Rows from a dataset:

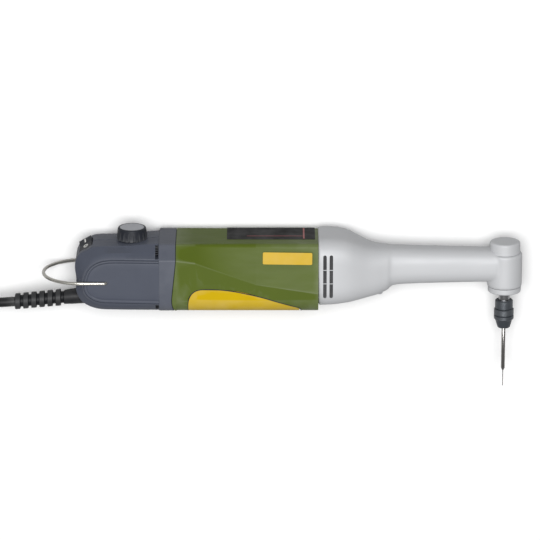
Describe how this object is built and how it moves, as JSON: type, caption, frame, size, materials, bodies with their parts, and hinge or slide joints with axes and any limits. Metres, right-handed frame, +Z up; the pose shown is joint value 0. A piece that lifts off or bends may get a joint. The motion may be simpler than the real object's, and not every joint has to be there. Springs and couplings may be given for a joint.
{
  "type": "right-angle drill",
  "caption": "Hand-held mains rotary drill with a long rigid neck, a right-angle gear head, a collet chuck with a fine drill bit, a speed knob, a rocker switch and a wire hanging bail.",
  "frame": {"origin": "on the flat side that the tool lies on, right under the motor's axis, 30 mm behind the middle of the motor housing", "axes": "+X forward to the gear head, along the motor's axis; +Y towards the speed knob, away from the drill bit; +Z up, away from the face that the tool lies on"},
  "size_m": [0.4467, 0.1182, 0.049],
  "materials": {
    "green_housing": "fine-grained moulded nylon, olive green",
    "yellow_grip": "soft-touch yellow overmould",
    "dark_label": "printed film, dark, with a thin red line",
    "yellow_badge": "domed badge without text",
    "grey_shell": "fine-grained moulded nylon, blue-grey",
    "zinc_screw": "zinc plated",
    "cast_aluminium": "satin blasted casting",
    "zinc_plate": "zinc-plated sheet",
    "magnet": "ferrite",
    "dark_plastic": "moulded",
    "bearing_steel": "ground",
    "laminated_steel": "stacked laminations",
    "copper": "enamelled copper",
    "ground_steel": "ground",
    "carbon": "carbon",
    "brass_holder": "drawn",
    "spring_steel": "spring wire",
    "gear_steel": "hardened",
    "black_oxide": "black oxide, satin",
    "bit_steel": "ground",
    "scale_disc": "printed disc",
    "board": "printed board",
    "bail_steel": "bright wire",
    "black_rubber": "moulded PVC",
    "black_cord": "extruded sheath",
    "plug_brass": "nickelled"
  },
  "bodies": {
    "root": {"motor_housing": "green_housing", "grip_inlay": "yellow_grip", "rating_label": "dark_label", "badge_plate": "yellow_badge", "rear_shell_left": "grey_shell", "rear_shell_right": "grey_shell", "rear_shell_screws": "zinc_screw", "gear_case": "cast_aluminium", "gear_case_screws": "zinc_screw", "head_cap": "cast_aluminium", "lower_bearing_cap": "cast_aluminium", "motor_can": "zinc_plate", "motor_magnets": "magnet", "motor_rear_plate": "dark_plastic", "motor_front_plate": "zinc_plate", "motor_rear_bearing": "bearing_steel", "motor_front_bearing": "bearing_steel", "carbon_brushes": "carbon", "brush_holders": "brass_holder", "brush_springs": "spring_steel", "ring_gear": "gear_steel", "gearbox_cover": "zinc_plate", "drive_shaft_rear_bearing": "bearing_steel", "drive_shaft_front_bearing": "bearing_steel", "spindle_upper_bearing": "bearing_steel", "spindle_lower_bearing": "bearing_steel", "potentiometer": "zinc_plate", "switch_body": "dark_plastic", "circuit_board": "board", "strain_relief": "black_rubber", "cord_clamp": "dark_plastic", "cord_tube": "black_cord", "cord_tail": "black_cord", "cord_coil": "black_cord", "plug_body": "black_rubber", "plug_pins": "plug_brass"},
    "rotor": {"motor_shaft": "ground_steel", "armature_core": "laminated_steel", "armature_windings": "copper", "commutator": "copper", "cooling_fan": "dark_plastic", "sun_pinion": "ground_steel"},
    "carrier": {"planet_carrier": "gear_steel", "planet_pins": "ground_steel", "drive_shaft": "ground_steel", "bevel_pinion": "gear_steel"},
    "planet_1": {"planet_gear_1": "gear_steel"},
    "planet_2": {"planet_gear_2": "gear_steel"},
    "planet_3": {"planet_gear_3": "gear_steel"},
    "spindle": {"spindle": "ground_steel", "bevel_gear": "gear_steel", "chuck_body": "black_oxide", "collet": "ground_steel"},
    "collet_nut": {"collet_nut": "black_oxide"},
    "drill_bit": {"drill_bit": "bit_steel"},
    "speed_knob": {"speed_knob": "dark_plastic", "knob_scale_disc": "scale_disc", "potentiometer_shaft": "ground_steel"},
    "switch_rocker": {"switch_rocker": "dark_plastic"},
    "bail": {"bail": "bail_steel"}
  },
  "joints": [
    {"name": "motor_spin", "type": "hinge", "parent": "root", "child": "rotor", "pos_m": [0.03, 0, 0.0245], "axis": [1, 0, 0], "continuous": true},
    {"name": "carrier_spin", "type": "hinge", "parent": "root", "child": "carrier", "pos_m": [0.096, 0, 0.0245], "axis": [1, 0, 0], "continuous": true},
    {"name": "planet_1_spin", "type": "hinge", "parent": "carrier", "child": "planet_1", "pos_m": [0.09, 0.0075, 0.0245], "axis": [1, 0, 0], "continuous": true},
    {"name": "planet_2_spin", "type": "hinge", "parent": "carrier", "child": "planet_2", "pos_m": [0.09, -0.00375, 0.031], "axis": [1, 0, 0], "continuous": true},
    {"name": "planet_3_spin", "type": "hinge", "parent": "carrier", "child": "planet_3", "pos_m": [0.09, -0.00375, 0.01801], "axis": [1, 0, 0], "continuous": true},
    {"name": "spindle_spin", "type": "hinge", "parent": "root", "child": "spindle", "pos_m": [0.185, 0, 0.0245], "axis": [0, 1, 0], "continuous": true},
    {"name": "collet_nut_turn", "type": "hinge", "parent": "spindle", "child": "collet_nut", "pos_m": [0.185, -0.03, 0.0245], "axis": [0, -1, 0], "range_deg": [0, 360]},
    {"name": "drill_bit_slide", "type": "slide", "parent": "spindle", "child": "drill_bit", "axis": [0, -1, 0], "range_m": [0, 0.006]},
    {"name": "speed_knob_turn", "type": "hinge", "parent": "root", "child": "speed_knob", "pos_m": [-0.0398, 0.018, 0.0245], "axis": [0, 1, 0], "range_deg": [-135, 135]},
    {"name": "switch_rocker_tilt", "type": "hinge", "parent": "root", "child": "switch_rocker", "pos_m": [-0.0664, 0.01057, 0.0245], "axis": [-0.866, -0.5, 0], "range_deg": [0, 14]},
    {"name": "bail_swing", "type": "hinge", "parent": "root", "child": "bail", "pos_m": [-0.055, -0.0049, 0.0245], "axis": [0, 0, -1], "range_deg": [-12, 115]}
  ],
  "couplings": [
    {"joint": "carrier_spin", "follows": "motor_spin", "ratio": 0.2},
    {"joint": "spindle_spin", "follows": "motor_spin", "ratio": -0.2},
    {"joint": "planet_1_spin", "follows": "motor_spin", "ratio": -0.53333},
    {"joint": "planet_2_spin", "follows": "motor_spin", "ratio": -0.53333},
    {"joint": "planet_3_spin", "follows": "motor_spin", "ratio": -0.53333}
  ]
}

--

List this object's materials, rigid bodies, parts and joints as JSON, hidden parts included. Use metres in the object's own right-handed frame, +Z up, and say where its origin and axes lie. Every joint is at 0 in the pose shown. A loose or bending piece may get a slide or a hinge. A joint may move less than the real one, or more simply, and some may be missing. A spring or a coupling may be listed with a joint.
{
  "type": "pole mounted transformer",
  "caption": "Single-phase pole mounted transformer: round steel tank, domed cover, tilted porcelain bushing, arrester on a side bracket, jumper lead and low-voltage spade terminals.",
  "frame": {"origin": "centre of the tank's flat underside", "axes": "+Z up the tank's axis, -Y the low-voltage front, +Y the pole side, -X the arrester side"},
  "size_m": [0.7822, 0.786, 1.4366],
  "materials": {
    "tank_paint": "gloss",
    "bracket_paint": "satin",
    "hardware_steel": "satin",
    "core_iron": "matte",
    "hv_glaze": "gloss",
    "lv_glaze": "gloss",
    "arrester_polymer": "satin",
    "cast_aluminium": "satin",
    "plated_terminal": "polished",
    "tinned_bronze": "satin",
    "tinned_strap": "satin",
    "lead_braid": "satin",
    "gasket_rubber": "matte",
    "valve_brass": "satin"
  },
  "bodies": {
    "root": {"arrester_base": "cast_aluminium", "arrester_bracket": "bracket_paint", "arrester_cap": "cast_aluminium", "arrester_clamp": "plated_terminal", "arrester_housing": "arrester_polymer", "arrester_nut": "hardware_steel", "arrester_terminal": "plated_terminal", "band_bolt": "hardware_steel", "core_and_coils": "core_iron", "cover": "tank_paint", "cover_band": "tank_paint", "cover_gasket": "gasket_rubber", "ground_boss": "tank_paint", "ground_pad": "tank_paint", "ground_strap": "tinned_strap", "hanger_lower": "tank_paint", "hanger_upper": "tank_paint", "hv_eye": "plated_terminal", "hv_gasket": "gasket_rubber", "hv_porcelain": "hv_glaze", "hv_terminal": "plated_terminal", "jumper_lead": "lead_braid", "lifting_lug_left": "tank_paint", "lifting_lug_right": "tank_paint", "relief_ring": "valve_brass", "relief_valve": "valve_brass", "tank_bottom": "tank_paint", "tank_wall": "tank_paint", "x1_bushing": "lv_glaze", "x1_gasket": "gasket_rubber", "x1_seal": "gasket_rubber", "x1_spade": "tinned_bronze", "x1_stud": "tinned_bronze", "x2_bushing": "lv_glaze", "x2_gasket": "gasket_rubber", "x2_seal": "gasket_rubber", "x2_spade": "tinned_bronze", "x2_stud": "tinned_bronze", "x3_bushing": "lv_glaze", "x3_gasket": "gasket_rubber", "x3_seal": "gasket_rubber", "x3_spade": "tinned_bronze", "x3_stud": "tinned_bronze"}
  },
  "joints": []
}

== TASK TO COMPLETE ==
Write out every line of the preceding listing that contains "bodies".

== SOLUTION TO THE EXERCISE ==
Describe how this object is built and how it moves, as JSON: type, caption, frame, size, materials, bodies with their parts, and hinge or slide joints with axes and any limits. Metres, right-handed frame, +Z up; the pose shown is joint value 0. A piece that lifts off or bends may get a joint. The motion may be simpler than the real object's, and not every joint has to be there. Springs and couplings may be given for a joint.
  "bodies": {
List this object's materials, rigid bodies, parts and joints as JSON, hidden parts included. Use metres in the object's own right-handed frame, +Z up, and say where its origin and axes lie. Every joint is at 0 in the pose shown. A loose or bending piece may get a slide or a hinge. A joint may move less than the real one, or more simply, and some may be missing. A spring or a coupling may be listed with a joint.
  "bodies": {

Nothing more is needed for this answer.